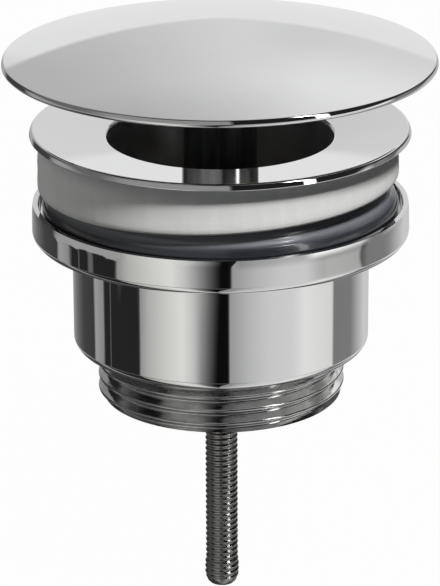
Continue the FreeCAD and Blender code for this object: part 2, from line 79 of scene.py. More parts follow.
class Value:
    """A shader socket that can be reckoned with."""

    def __init__(self, nodes, socket):
        self.nodes = nodes
        self.socket = socket

    def reckon(self, operation, *others, first=None):
        terms = [self, *others] if first is None else [first, self, *others]
        return self.nodes.add("ShaderNodeMath", {"operation": operation}, *terms).out()

    def __add__(self, other):
        return self.reckon("ADD", other)

    __radd__ = __add__

    def __mul__(self, other):
        return self.reckon("MULTIPLY", other)

    __rmul__ = __mul__

    def __sub__(self, other):
        return self.reckon("SUBTRACT", other)

    def __rsub__(self, other):
        return self.reckon("SUBTRACT", first=other)

    def __neg__(self):
        return self * -1

    def __lt__(self, other):
        return self.reckon("LESS_THAN", other)

    def clamped(self, low=0.0, high=1.0):
        return self.nodes.add("ShaderNodeClamp", {}, self, low, high).out()

    def between(self, low, high, start=0.0, finish=1.0):
        """Smoothly from start at low to finish at high."""
        settings = {"interpolation_type": "SMOOTHSTEP"}
        return self.nodes.add("ShaderNodeMapRange", settings, self, low, high, start, finish).out()

    def within(self, first, last, soft):
        """One from first to last and nothing outside them, with both edges softened."""
        return self.between(first - soft, first + soft) * self.between(last + soft, last - soft)

    def ramp(self, stops):
        """Colours along the value, from stops of value and colour."""
        first = stops[0][0]
        span = stops[-1][0] - first
        share = ((self - first) * (1 / span)).clamped()
        placed = [((value - first) / span, colour) for value, colour in stops]
        return self.nodes.add("ShaderNodeValToRGB", {"stops": placed}, share).out()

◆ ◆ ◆

# [INSTRUCTIONS FOR THE TASK]
Set down, exactly as written, each line of the data from its opening line through the one containing "self.socket = socket". Output nothing more.

# [EXERCISE ANSWER]
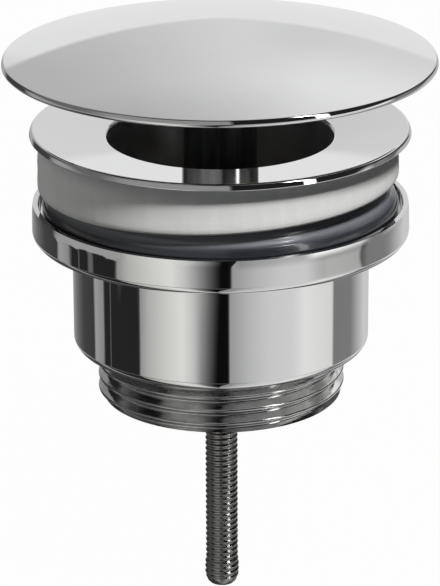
Continue the FreeCAD and Blender code for this object: part 2, from line 79 of scene.py. More parts follow.
class Value:
    """A shader socket that can be reckoned with."""

    def __init__(self, nodes, socket):
        self.nodes = nodes
        self.socket = socket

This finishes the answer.